HAZELWOOD, MO—Twenty-six years after Ronald Reagan first set his controversial fiscal policies into motion, the deceased president's massive tax cuts for the ultrarich at last trickled all the way down to deliver their bounty, in the form of a $10 bonus, to Hazelwood, MO car-wash attendant Frank Kellener.

"Back when Reagan was in charge, I didn't think much of him," Kellener, 57, said, holding up two five-dollar bills nearly three decades in the making. "But who would have thought that in 2007 I'd have this extra $10 in my pocket? He may not have lived to see it, but I'm sure President Reagan is up in heaven smiling down on me right now."

Leading economists say Kellener's unexpected windfall provides the first irrefutable proof of the effectiveness of Reagan's so-called supply-side economics, and shows that the former president had "incredible, far-reaching foresight."

"When the tax burden on the upper income brackets is lifted, the rich and not-rich alike all benefit," said Arthur Laffer, who was a former member of Reagan's Economic Policy Advisory Board. "Eventually."

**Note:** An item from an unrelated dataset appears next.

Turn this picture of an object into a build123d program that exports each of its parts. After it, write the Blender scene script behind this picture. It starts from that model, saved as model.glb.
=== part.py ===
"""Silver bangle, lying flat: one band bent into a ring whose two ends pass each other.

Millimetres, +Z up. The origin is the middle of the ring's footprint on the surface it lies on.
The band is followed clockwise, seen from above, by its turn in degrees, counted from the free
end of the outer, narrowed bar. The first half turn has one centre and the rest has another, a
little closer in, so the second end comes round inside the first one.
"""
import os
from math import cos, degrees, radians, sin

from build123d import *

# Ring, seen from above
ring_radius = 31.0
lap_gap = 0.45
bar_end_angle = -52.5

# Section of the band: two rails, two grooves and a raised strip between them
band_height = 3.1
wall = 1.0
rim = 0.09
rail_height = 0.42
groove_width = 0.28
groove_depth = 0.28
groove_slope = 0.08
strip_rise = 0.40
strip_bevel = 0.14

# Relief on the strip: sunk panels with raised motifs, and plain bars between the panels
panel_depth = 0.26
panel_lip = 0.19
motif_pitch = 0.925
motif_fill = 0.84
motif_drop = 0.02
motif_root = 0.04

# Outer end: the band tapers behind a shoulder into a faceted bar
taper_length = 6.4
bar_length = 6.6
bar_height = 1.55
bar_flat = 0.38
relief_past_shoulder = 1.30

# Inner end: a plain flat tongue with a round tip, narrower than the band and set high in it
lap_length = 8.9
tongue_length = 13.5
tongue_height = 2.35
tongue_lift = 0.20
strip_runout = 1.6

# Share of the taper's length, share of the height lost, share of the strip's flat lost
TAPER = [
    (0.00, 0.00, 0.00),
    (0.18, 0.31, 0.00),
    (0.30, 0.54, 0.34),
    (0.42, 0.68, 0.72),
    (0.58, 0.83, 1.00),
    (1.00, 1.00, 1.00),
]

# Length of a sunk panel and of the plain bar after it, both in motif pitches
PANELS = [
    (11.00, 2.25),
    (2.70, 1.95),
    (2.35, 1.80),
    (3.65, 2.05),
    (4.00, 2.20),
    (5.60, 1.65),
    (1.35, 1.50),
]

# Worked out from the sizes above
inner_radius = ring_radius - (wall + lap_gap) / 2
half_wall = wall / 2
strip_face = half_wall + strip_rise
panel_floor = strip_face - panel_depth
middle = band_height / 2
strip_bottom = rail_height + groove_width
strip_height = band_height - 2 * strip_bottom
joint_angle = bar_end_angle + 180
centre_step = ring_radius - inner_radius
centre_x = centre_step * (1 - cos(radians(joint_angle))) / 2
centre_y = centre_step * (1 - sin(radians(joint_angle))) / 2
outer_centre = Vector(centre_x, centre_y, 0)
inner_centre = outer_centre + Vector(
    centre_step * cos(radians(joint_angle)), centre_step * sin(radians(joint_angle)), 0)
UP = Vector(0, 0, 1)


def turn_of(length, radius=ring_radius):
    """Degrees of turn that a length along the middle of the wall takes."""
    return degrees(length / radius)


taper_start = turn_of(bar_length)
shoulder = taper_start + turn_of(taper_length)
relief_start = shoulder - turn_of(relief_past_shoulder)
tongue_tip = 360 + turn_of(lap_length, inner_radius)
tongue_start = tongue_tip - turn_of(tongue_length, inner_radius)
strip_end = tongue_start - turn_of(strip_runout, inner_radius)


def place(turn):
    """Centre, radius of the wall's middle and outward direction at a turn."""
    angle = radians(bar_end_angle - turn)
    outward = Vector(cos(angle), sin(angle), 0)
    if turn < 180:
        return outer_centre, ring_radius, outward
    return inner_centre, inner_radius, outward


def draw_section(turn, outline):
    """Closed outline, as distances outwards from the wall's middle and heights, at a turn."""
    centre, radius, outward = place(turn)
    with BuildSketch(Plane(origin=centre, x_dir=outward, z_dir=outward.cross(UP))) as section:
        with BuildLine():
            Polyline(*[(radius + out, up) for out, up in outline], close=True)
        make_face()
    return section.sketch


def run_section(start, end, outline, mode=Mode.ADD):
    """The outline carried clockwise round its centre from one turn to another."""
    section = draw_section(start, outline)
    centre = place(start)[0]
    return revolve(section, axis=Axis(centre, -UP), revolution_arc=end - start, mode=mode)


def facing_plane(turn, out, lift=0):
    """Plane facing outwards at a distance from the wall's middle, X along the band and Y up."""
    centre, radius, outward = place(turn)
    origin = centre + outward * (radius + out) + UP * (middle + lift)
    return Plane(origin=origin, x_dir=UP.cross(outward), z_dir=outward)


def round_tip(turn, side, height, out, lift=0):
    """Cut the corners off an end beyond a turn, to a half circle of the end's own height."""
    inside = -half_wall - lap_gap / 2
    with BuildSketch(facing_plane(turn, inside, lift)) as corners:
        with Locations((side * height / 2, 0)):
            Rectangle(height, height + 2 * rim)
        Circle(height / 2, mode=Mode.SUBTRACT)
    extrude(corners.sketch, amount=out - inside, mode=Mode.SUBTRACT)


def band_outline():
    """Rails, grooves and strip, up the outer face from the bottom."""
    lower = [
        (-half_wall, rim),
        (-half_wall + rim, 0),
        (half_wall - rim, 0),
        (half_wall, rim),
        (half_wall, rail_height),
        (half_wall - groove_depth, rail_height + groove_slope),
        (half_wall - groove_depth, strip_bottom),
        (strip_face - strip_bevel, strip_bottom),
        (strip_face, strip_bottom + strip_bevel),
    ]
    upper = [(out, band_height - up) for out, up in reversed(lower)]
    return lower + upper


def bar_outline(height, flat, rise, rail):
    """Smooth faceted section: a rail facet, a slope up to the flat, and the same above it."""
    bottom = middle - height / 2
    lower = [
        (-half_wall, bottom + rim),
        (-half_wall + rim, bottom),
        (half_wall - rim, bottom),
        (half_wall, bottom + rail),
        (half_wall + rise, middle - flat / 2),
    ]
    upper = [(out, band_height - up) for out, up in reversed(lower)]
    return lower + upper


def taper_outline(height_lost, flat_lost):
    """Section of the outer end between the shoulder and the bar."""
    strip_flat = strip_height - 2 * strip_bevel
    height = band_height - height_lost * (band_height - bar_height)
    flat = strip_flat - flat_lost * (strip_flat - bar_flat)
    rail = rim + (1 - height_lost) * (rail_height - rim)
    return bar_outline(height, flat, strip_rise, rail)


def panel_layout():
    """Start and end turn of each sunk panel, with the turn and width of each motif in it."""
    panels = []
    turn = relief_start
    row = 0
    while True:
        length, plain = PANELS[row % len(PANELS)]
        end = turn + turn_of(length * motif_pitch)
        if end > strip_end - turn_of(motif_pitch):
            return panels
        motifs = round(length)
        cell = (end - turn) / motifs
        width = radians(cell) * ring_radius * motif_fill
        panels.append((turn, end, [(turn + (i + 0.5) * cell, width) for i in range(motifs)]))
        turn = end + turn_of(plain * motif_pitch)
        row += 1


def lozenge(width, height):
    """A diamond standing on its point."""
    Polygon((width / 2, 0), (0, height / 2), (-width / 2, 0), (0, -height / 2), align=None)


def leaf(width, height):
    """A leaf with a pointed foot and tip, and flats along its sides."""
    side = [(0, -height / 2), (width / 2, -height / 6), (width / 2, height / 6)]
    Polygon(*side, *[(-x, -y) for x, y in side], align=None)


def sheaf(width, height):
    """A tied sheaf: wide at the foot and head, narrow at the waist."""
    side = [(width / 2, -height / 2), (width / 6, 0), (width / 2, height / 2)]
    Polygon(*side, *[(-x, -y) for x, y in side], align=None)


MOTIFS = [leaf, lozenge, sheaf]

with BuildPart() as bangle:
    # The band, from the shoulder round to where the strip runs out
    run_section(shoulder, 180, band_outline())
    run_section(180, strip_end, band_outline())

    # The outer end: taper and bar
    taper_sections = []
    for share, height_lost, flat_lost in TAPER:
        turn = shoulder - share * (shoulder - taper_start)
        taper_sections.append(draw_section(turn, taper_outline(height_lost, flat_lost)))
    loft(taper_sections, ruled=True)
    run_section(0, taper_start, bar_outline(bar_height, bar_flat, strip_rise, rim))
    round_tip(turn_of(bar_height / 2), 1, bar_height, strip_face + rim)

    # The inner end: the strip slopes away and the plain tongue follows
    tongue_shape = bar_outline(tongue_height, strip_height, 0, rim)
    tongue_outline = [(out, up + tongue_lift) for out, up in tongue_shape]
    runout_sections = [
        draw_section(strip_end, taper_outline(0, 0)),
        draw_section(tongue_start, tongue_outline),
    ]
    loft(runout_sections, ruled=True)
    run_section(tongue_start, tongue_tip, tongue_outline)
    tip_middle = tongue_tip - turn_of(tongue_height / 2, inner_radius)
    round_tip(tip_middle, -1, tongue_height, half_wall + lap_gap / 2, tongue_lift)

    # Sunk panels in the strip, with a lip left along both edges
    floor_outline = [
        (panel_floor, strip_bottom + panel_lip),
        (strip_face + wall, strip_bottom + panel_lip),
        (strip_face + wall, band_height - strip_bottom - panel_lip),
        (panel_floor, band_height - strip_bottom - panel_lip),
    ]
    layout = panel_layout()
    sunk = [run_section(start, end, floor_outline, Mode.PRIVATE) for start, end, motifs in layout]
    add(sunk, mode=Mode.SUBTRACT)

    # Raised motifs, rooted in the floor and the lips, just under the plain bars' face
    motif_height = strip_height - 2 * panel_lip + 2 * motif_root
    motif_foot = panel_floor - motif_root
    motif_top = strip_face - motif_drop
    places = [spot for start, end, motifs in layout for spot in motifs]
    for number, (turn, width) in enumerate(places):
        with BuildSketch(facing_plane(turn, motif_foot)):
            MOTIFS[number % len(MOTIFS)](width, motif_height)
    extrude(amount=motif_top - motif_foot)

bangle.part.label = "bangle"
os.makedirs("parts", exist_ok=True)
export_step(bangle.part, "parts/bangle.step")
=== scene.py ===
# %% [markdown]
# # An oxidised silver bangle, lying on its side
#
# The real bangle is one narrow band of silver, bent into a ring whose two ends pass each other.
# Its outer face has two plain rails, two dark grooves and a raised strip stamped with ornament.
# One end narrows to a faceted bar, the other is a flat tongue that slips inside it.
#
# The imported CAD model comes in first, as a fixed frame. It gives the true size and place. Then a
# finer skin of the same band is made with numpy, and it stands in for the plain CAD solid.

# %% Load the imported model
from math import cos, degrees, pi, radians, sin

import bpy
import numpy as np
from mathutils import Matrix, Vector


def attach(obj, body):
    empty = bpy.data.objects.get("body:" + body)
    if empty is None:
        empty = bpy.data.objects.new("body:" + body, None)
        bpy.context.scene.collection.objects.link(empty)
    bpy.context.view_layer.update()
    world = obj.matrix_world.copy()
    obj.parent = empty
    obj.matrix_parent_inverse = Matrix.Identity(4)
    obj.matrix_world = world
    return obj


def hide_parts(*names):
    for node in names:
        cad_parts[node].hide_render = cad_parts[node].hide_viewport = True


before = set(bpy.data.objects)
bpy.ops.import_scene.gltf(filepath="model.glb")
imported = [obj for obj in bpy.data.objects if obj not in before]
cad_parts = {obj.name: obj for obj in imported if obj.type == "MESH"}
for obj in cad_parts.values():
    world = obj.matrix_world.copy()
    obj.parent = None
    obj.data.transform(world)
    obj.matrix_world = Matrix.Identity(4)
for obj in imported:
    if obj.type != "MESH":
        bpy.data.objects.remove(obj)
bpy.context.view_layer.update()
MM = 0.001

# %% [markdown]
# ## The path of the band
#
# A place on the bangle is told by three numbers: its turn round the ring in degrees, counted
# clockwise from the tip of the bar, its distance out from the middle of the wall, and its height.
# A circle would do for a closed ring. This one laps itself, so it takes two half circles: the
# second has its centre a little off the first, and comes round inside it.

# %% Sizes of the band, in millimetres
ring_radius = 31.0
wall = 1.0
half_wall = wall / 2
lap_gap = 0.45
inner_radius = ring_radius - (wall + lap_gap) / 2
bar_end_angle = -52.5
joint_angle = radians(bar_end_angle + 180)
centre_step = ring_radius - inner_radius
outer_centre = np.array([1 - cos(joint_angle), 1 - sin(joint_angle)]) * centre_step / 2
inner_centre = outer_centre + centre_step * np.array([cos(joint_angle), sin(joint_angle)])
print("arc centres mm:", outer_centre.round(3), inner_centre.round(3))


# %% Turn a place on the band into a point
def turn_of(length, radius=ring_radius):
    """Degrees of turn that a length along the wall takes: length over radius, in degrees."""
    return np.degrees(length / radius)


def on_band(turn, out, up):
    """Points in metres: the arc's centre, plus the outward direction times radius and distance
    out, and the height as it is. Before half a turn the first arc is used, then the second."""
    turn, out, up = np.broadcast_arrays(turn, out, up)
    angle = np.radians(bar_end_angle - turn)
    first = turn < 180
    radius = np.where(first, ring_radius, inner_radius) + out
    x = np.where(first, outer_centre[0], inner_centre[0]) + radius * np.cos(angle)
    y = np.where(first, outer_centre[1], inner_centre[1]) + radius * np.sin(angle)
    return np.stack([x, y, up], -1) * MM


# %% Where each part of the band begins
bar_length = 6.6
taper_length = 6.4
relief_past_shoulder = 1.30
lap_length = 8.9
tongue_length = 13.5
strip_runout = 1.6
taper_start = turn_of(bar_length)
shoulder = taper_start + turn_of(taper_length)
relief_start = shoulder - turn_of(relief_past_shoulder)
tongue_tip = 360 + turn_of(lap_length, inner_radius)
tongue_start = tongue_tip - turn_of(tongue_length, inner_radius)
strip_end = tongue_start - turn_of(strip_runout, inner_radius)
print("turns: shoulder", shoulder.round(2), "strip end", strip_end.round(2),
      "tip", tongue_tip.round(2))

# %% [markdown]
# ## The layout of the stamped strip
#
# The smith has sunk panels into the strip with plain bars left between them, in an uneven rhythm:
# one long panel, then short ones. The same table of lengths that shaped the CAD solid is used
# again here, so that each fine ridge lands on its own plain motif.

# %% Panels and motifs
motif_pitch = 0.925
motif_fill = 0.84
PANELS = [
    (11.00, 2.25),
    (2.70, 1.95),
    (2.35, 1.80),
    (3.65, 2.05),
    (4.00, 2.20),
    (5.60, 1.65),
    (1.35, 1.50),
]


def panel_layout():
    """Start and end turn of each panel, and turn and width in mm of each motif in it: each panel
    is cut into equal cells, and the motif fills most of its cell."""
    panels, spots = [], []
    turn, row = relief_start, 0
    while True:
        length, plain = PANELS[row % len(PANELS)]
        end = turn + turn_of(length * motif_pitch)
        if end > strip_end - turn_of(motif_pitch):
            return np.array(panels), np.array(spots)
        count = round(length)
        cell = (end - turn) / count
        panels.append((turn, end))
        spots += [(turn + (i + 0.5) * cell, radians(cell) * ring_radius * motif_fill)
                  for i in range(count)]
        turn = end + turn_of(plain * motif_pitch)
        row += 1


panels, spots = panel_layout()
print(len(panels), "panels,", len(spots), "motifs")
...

The $10 began its long journey into Kellener's wallet in 1983, when a beefed-up national defense budget of $210 billion enabled the military to purchase advanced warhead-delivery systems from aerospace manufacturer Lockheed. Buoyed by a multimillion-dollar bonus, then-CEO Martin Lawler bought a house on a 5,000-acre plot in Montana. When a forest fire destroyed his home in 1986, Lawler took the federal relief check and invested it in a savings and loan run by a Virginia man named Michael Webber. After Webber's firm collapsed in 1989, and he was indicted on fraud and conspiracy charges, he retained the services of high- powered law firm Rabin & Levy for his defense. After six years and $7 million in legal fees, Webber received only a $250,000 fine, and the defense team went out to celebrate at a Washington, D.C.-area restaurant called Di Forenza. During dinner, lawyer Peter Smith overheard several investment bankers at an adjoining table discussing a hot Internet start-up that was about to go public. Smith took a portion of his earnings from the Webber case and bought several hundred shares in, quadrupling his investment before selling them four months later.'s two founders used the sudden influx of investment capital to outfit their office with modern Danish furniture, in a sale brokered by the New York gallery Modern Now! in 1998. After the ensuing dot-com bust, Modern Now! was forced out of business, and Sotheby's auction house was put in charge of liquidating its inventory. The commission from that auction enabled auctioneer Mary Schafer to retire to the Ozark region of Missouri in 2006. Last month, while passing through Hazelwood, she took her Audi to Marlin Car Wash, where Kellener was one of the employees who tended to her car. She was so satisfied with the job that she left a $50 tip, which the manager divided among the people working that day.

"This money didn't just affect one life," Laffer said. "It affected five."

Prior to joining Marlin Car Wash in 2005, Kellener worked for nearly two decades at a local Ford assembly plant that is now defunct. Before that, he was employed by the FAA as an air traffic controller until his union went on strike and Reagan fired him, along with nearly 13,000 others. This is the largest tip he has received in his professional life.

"I thought Reaganomics was nothing more than a mirage that allowed President Reagan to reward his wealthy support base," Sen. Edward Kennedy (D-MA) said. "But two generations later I am seeing Reaganomics in action, and I like what I see. It just took a little longer than I thought it was supposed to."

The tip has not gone unnoticed by the economic team in the current administration.

"Had Mr. Kellener received that money in 1981, like the Democrats wanted, it would only be worth $4.24 today because of inflation," Treasury Secretary Henry M. Paulson, Jr. said during an official announcement of the economic policy's success at a press conference Monday. "Instead, Kellener has a solid $10 to spend right here and now. The system works, and our current president intends to keep making it work."

Kellener, who has cared for his schizophrenic sister ever since her federally funded mental institution was closed in 1984, said that he plans to donate the full $10 to the Republican presidential candidate who best embodies Reagan's legacy.